Bobby was in jail and not able to participate as effectively and regularly in the speaking we were doing around the country three or four times a week or in the meetings with lawyers. Was there a notion of what is now reasonably considered as white privilege? Everyone sitting around the table had spent time and risk putting forward the Civil Rights agenda. It was in our bones. Was there a difference? Sure. Were there differences between us? Yes. Were we totally allied with one another? That’s absolutely true.
We were completely stoned and it seemed like a perfect idea for me to make the call. I was lucky. I reached him directly. I recognized his voice. He knew immediately who I was. There’s no question it was a really smart idea. We thought - Abs, Jerry and I thought - it would be great to get Groucho Marx on the stand. But Tom [Hayden] and Ren[nie Davis] were more enthusiastic about getting former attorney general Ramsey Clark to testify.

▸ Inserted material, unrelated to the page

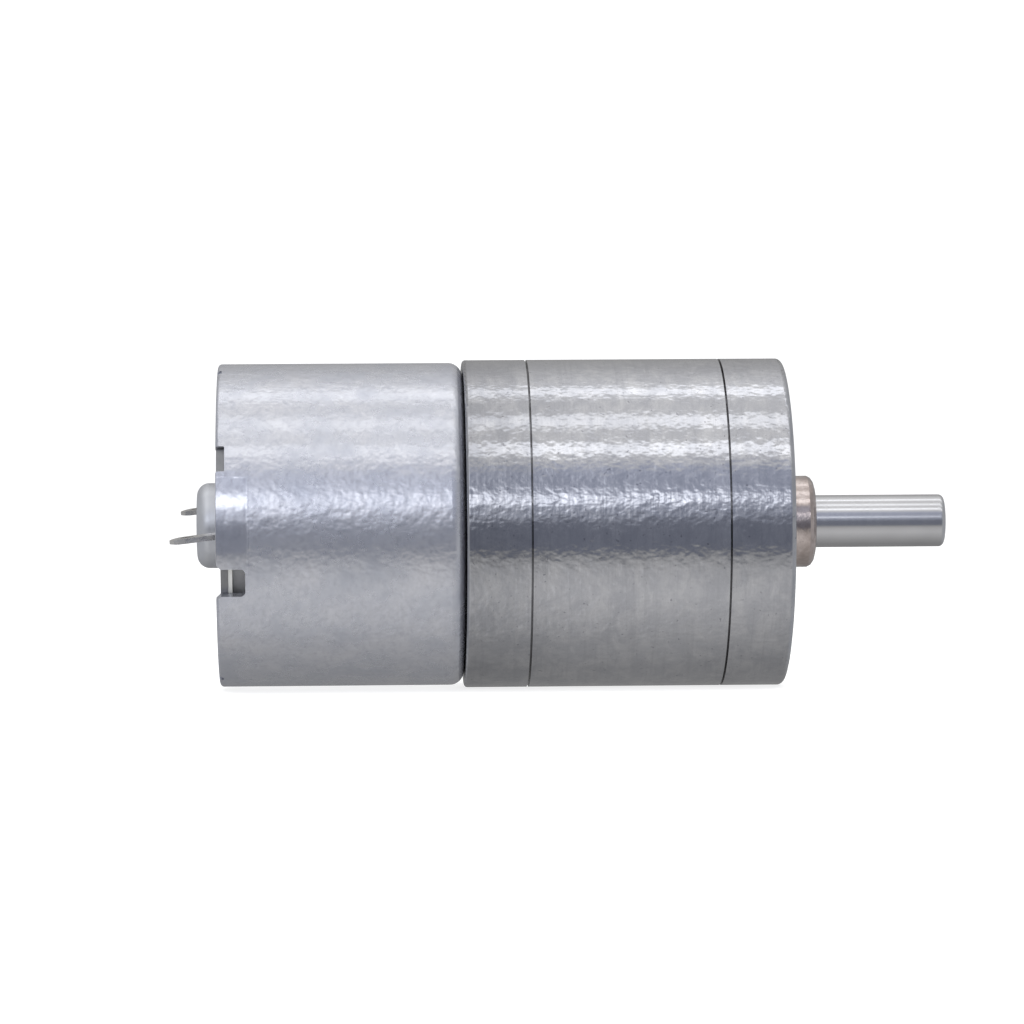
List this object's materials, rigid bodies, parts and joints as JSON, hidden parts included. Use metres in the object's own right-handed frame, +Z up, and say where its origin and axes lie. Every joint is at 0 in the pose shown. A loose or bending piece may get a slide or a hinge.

The May/June 2000 issue of American Heritage Magazine called Abbie Hoffman and Jerry Rubin the “most overrated” Sixties counterculture heroes, blaming them for not having a “plan on how to lead a generation of kids into a new America.” Given what they were up against, isn’t it basically unfair to trash Hoffman and Rubin at this distance, blaming them because their lives did not turn out as they might have wished?
I think ‘basically unfair’ would be a fair judgment. None of the defendants sitting around the table were saints. For a brief period of time, we were heroes, but we were not saints. Criticizing Abs and Jerry because they did not have a plan for the day after the revolution is stupid.
In October 1994, you told The New York Times that if you had the chance to do it all again, you’d “do it better.”
I’ve never stopped trying to do it. God knows I’ve certainly fallen away many times. That’s my weakness, but it has nothing to do with my political aspirations. None of us are always our best selves. I want to have a revolution in the United States, and destroy capitalism. I want people to be freer. I want oppression of gender and other things by the government to stop. I want America to be better. How’s that?